Whenever a line below holds the word "follow", copy that line.

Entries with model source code
>>>>>

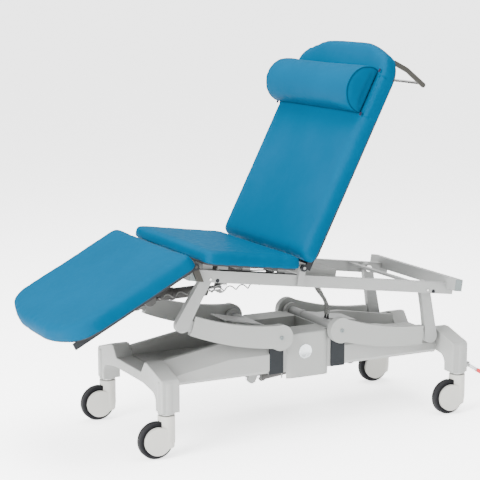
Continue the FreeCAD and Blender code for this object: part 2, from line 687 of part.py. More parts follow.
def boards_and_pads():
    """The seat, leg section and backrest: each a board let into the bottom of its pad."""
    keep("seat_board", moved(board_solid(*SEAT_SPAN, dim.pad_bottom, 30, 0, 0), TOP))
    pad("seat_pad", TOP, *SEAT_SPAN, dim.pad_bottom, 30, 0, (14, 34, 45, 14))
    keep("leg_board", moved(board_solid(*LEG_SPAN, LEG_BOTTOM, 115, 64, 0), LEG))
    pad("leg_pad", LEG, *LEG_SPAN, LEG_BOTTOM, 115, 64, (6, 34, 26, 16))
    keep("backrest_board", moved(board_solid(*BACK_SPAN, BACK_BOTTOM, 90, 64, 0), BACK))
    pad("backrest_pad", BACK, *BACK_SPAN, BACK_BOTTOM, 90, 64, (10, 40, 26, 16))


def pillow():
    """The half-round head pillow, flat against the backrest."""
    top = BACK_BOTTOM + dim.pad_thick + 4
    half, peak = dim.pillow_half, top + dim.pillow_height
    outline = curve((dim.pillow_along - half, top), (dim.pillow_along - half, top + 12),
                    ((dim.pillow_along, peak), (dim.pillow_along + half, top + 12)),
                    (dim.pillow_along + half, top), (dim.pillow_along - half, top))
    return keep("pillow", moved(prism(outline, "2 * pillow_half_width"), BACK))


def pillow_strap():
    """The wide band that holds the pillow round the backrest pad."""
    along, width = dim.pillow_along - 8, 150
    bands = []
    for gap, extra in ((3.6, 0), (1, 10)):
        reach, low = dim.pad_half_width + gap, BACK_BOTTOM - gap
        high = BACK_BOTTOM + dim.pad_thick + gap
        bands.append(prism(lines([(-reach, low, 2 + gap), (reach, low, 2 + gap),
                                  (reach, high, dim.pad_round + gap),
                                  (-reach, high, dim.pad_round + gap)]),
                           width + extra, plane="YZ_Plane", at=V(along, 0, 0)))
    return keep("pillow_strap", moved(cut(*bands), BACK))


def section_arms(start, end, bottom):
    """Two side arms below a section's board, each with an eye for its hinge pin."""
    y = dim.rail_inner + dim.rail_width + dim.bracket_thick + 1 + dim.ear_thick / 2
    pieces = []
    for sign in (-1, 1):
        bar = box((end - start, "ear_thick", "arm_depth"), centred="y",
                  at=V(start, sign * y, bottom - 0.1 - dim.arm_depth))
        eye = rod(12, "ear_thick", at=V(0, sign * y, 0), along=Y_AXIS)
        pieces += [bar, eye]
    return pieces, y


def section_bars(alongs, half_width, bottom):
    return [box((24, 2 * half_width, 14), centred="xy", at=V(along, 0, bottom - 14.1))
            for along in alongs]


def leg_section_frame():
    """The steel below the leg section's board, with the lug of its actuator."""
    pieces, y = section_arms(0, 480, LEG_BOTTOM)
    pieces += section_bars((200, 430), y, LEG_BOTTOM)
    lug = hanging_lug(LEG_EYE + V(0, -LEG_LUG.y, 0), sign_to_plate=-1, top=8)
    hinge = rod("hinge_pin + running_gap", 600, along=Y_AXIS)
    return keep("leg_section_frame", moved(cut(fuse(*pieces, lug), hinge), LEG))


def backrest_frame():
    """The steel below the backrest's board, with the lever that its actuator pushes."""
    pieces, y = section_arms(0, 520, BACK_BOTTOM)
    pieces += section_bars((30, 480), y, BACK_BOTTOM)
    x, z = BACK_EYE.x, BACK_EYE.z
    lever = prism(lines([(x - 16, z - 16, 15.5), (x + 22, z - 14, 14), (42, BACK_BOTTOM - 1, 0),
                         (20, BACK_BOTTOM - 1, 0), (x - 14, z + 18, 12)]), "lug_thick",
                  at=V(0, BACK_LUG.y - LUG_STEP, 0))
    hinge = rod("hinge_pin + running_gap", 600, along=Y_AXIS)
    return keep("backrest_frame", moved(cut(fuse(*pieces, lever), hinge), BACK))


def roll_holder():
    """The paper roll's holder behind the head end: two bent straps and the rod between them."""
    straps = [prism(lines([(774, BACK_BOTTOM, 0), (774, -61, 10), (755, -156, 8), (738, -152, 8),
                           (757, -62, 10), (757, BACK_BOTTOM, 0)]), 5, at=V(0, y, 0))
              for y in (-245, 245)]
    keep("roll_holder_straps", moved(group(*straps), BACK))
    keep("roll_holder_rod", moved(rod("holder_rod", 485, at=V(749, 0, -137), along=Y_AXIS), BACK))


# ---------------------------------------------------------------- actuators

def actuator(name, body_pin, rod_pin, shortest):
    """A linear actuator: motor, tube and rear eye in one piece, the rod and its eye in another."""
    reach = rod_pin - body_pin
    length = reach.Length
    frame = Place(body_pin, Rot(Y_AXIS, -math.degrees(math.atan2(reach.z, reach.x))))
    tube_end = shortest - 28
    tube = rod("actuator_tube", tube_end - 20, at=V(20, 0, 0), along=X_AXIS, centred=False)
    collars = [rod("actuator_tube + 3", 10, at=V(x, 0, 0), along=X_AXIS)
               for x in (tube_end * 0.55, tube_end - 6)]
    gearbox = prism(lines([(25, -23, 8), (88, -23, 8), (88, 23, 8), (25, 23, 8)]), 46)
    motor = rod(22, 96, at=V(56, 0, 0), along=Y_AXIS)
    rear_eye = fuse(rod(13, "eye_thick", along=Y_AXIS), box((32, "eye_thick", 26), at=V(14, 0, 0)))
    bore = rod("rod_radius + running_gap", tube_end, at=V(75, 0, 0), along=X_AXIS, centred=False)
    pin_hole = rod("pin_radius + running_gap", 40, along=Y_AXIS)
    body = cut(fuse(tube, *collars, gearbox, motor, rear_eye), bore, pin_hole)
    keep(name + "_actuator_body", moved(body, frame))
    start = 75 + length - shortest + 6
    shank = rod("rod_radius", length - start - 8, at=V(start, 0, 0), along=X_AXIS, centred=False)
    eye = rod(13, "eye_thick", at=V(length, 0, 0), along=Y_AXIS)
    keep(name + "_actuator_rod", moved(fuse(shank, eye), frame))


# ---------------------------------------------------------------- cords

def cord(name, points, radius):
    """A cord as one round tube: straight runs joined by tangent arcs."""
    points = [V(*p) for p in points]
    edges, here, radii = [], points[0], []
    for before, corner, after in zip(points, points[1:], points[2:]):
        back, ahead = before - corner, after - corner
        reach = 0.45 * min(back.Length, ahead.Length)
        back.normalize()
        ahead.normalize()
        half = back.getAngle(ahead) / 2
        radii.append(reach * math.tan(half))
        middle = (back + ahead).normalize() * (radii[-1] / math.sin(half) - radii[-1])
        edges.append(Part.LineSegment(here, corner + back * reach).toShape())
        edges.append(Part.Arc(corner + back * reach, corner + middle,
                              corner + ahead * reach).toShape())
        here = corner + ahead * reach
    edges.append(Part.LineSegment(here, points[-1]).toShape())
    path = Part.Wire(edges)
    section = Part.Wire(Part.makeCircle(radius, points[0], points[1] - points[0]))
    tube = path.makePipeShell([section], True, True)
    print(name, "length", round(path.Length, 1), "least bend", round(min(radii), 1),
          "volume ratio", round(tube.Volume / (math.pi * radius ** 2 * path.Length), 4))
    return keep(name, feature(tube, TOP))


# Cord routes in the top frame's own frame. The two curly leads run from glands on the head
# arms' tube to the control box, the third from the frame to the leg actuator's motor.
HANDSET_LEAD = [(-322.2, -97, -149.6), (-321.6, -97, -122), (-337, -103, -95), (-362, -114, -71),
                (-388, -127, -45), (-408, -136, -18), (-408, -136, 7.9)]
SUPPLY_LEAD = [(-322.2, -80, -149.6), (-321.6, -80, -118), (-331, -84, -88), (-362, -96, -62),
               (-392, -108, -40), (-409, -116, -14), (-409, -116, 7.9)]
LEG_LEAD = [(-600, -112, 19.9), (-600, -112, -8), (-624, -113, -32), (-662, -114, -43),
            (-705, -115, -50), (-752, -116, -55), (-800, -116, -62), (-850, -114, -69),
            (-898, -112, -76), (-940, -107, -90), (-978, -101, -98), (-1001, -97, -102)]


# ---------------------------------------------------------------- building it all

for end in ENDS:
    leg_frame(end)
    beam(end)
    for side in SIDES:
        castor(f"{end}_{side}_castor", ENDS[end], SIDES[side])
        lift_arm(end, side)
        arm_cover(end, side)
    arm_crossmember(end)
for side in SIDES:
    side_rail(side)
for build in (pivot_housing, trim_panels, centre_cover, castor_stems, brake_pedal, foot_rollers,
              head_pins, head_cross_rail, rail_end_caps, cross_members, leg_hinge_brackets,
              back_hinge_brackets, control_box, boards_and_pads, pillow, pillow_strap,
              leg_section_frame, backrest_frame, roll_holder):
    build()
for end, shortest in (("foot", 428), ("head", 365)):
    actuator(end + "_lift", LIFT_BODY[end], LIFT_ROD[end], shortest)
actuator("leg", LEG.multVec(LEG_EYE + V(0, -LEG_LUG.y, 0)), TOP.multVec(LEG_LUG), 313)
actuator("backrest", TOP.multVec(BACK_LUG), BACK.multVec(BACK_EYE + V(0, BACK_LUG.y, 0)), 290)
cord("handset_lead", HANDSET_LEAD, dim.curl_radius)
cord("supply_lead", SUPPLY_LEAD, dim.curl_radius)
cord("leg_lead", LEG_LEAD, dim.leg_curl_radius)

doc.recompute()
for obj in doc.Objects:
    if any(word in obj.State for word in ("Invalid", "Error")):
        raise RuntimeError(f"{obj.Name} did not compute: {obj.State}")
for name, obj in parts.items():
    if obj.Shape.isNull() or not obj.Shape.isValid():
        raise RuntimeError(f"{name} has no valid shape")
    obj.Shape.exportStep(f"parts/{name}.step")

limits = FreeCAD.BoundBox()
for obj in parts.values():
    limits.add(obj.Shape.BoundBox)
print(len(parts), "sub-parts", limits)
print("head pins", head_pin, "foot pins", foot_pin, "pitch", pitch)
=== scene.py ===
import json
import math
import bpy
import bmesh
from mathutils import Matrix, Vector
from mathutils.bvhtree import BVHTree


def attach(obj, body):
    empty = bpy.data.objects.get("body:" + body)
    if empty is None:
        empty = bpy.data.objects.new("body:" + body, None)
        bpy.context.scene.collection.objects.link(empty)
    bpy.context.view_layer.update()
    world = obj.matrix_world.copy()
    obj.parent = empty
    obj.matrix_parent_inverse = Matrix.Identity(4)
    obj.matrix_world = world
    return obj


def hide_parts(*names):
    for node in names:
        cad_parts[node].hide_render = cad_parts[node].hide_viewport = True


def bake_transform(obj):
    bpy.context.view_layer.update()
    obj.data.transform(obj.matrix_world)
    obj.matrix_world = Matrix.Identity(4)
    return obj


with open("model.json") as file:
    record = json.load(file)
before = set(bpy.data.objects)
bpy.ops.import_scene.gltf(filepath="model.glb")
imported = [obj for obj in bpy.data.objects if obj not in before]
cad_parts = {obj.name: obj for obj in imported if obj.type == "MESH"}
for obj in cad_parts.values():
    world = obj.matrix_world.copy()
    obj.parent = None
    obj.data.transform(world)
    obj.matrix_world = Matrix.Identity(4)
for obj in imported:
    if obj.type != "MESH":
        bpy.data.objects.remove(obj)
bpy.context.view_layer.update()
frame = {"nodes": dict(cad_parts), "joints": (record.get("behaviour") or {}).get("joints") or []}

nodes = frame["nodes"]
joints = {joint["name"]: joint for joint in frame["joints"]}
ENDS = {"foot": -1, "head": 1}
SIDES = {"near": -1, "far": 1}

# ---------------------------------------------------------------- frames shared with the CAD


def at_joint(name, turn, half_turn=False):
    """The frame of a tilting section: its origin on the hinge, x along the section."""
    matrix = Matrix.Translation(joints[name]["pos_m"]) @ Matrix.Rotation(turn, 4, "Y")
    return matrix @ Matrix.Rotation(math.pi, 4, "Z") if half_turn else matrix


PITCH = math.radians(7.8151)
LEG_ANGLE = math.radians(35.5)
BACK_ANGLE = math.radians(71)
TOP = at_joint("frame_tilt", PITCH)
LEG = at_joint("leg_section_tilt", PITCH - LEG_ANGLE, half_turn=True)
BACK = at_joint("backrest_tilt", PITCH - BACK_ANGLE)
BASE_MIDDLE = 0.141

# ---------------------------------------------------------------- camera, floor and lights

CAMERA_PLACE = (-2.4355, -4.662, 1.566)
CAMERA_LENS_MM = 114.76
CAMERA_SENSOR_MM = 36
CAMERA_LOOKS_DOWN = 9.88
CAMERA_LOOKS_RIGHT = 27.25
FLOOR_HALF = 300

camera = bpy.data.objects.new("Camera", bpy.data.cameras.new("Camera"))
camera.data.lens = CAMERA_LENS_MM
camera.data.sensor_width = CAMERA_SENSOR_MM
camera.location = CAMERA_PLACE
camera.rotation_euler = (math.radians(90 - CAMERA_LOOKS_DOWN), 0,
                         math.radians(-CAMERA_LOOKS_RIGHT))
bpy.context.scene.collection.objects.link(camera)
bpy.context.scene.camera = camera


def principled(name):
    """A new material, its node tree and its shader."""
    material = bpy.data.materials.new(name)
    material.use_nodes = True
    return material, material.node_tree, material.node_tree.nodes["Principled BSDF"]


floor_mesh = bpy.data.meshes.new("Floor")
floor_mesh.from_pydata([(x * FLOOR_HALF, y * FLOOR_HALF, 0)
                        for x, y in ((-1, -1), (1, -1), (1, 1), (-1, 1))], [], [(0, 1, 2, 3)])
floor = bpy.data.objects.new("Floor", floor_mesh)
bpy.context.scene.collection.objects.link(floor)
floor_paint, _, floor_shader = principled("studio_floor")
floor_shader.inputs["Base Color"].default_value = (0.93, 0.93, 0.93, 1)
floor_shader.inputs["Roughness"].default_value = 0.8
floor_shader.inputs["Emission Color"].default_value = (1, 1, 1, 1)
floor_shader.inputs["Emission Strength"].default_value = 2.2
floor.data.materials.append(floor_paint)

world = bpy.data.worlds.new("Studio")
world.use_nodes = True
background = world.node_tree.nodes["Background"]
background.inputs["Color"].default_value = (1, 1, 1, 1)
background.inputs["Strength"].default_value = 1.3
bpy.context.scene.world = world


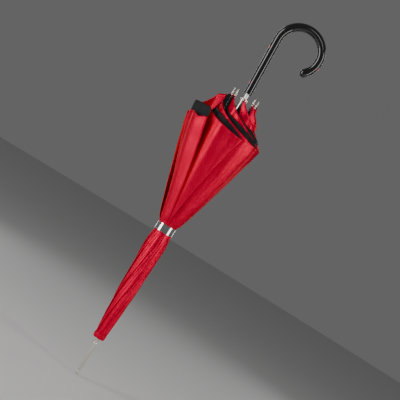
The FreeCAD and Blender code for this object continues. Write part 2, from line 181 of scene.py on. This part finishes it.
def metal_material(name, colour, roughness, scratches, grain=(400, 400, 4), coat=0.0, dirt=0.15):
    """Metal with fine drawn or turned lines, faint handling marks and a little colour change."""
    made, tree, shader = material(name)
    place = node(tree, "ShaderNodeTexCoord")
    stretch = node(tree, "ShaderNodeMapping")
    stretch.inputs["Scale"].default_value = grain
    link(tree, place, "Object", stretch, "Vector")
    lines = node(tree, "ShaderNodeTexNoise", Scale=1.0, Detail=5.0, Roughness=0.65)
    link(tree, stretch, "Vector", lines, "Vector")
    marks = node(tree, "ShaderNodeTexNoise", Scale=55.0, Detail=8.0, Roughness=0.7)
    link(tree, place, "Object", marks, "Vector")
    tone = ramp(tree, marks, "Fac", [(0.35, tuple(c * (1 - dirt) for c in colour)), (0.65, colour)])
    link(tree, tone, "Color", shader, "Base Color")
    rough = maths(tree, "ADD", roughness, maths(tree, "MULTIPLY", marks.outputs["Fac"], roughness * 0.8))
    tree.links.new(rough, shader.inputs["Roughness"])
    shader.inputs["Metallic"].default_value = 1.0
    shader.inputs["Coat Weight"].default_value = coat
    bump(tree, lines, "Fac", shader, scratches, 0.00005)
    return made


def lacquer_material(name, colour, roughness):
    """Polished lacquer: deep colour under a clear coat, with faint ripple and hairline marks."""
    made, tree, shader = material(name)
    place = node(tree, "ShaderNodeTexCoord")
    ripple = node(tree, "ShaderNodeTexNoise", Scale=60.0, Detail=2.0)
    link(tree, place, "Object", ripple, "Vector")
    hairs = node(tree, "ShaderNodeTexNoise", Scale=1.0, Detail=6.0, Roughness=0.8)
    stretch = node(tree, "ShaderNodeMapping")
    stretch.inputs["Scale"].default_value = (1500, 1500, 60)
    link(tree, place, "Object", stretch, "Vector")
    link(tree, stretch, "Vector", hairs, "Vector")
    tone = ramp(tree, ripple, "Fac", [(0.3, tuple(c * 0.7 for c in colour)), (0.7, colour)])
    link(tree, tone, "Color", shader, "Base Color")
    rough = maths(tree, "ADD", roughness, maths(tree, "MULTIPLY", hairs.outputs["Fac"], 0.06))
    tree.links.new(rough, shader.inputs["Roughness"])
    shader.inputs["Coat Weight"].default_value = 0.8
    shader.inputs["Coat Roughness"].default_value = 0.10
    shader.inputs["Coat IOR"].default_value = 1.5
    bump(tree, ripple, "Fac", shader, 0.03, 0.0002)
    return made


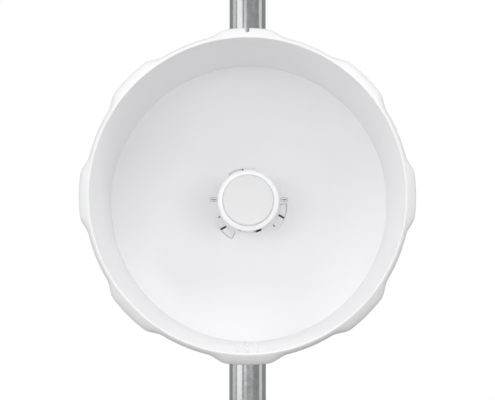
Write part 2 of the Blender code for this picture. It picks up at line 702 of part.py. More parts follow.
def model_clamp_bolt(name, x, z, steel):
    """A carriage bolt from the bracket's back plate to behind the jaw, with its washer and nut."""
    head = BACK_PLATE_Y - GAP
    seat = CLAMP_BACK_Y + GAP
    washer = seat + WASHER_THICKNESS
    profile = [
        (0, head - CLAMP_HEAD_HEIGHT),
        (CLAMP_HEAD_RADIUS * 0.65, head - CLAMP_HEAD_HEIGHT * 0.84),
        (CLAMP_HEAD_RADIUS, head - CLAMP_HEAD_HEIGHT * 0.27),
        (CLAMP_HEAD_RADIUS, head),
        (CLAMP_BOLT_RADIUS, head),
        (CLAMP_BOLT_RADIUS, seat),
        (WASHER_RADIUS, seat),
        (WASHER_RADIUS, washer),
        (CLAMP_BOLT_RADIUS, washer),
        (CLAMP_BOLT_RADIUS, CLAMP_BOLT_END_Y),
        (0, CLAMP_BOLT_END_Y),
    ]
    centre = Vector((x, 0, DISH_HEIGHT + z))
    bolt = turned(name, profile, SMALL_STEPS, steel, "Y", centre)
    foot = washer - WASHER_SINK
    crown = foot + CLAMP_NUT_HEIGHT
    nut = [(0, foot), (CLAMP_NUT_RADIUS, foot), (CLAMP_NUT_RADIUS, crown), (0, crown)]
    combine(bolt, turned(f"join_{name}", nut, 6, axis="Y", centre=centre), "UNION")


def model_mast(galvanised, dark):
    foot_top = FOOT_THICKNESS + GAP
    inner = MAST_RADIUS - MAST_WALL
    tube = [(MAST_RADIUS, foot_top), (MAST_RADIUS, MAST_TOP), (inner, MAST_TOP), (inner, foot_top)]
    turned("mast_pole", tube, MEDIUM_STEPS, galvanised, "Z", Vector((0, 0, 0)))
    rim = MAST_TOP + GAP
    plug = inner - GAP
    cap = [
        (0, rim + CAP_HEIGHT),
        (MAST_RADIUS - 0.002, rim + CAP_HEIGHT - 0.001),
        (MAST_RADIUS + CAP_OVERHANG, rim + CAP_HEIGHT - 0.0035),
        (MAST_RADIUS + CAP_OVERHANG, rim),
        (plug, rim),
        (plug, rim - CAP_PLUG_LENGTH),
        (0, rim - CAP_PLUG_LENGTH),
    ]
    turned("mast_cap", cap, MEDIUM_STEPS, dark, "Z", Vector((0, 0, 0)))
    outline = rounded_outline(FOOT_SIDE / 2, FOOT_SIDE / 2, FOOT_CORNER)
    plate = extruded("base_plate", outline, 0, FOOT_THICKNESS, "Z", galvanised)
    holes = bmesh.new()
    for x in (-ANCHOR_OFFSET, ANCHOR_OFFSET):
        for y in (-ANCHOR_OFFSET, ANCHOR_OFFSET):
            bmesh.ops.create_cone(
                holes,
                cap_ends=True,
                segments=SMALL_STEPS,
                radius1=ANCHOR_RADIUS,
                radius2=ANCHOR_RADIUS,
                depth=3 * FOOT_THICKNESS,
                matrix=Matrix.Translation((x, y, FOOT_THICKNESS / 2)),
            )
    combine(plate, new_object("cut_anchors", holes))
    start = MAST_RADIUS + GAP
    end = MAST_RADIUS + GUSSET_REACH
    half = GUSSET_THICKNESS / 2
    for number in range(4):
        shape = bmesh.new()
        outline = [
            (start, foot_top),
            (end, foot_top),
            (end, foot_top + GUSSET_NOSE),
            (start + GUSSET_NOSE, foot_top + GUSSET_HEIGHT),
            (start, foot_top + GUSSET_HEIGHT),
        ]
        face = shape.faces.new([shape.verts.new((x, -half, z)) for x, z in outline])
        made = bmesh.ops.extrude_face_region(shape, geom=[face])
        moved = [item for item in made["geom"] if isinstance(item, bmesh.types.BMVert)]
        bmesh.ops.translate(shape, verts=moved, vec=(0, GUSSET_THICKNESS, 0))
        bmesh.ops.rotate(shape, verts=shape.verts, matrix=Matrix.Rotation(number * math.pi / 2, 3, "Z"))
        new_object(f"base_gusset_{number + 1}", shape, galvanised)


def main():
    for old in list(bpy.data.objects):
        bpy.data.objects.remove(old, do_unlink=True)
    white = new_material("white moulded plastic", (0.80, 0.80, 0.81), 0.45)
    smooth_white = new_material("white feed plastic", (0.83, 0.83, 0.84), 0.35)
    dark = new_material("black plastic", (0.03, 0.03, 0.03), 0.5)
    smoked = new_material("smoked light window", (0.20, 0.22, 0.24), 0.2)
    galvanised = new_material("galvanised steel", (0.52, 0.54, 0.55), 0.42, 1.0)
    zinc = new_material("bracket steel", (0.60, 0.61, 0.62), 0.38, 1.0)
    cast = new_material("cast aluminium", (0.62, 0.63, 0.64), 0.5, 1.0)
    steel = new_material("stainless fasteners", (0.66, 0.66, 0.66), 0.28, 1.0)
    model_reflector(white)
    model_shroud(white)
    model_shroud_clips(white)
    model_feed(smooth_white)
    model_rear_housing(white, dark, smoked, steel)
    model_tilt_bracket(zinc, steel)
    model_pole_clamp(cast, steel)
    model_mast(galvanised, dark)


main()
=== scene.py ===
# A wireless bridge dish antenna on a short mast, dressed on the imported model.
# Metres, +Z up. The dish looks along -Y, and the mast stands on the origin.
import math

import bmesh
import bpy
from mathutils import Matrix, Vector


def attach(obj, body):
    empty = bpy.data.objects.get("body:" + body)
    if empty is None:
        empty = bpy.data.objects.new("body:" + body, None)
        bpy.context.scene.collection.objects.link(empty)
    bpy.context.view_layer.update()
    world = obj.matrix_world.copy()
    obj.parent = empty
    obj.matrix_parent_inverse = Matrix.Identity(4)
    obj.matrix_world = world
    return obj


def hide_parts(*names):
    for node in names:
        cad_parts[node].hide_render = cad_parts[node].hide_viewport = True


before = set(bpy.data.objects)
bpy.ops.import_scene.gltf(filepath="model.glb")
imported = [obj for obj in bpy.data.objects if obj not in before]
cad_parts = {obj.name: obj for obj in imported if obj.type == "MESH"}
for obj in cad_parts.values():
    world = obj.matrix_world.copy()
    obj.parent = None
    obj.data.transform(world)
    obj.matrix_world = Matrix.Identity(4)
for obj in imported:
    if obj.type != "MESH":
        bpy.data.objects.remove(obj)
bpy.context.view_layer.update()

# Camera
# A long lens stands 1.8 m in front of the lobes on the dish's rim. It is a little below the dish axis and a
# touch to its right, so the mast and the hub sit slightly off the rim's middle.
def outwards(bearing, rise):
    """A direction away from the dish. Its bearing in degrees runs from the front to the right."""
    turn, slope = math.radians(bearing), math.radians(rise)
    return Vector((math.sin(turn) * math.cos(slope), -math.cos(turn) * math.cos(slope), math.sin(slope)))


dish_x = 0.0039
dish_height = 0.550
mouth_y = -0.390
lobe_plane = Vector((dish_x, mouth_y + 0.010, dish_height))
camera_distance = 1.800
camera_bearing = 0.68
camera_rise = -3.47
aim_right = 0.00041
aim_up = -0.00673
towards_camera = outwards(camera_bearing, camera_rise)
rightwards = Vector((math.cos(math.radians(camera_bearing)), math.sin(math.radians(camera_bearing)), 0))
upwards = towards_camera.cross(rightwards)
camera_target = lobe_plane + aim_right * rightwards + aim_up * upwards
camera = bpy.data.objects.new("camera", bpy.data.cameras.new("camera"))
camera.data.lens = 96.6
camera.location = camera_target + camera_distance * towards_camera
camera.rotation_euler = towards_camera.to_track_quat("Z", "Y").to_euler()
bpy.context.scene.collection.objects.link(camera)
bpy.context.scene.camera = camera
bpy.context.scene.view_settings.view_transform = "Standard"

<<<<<

COMPLETED EXERCISE
Continue the FreeCAD and Blender code for this object: part 2, from line 687 of part.py. More parts follow.
Write part 2 of the Blender code for this picture. It picks up at line 702 of part.py. More parts follow.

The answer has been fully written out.